Search code examples
pythonkerasmnist

Neuronal Network doesnt recognize Handwritten Digits 28*28 Pixel MNIST Data set trained


I have done a YT tutorial https://www.youtube.com/watch?v=bte8Er0QhDg&t=1159s about creating a neuronal network which recognizes handwritten digits. It's trained with the mnist dataset and my network recognizes them all correctly. But when i show this network my own handwritten digits in paint, it does not recognize them. I did everything from asking chatgpt to rewriting re doing changing params etc. My image has the exact same shape and looks identical but it just will not recognize my digits ... Looking at my code what is missing why are my digits not recognized if the networks works well?

import cv2
import numpy as np
import tensorflow as tf

# My own data
model = tf.keras.models.load_model("handwritten.model")

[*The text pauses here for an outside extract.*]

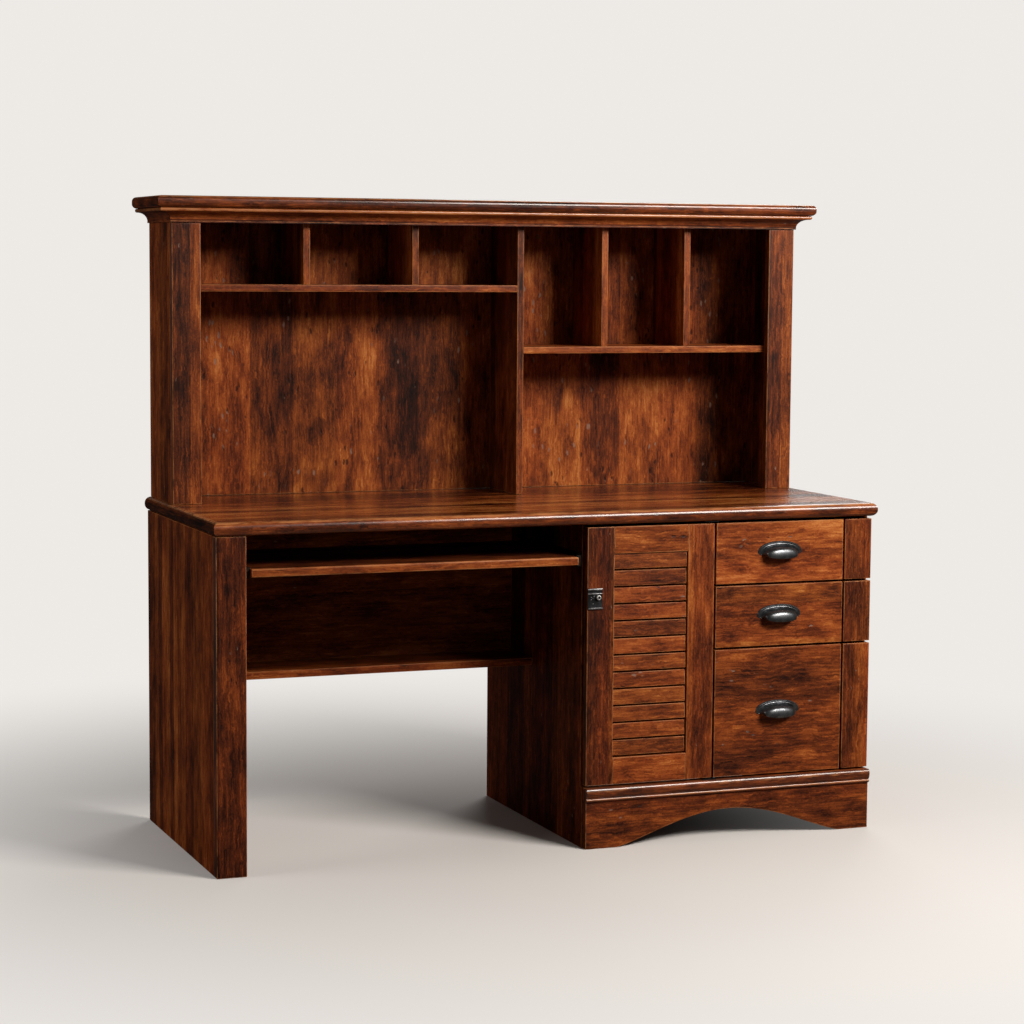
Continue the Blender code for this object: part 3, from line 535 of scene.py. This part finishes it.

img = cv2.imread("Digits/digit11.png")
gray = cv2.cvtColor(img, cv2.COLOR_BGR2GRAY)
img_flat = gray.reshape(28, 28)

prediction = model.predict(np.expand_dims(img_flat, axis=0))
print(f"This digit is probably a {np.argmax(prediction)}")

# MNIST Data
prediction = model.predict(np.expand_dims(x_train[27], axis=0))
print(f"This digit is probably a {np.argmax(prediction)}")

Solution

  • Actually the problem was in reading the image file. Cv2 takes an inverse numbering of the pixels. What I mean is that in the zeros are 255 and 255s are zeros in your image. So you have to invert them.

    import cv2
    import numpy as np
    import tensorflow as tf
    from keras.layers import Flatten, Dense
    
    mnist = tf.keras.datasets.mnist
    
    (x_train, y_train), (x_test, y_test) = mnist.load_data()
    
    
    x_train = x_train.astype(float)
    x_test = x_test.astype(float)
    
    x_train /= 255.0
    x_test /= 255.0
    
    model = tf.keras.models.Sequential()
    model.add(Flatten(input_shape=(28,28)))
    model.add(Dense(128, activation="relu"))
    model.add(Dense(128, activation="relu"))
    model.add(Dense(10, activation="softmax"))
    model.compile(optimizer="adam", loss="sparse_categorical_crossentropy", 
    metrics=["accuracy"])
    
    model.fit(x_train, y_train, epochs=3)
    
    # My own data
    # In[]
    
    img = cv2.imread("Digits/digit11.png")
    gray = cv2.cvtColor(img, cv2.COLOR_BGR2GRAY)
    img_flat = 255 - gray.reshape(28, 28).astype(float) # Here, you invert the values
    
    img_flat /= 255.
    
    prediction = model.predict(np.expand_dims(img_flat, axis=0))
    print(f"This digit is probably a {np.argmax(prediction)}")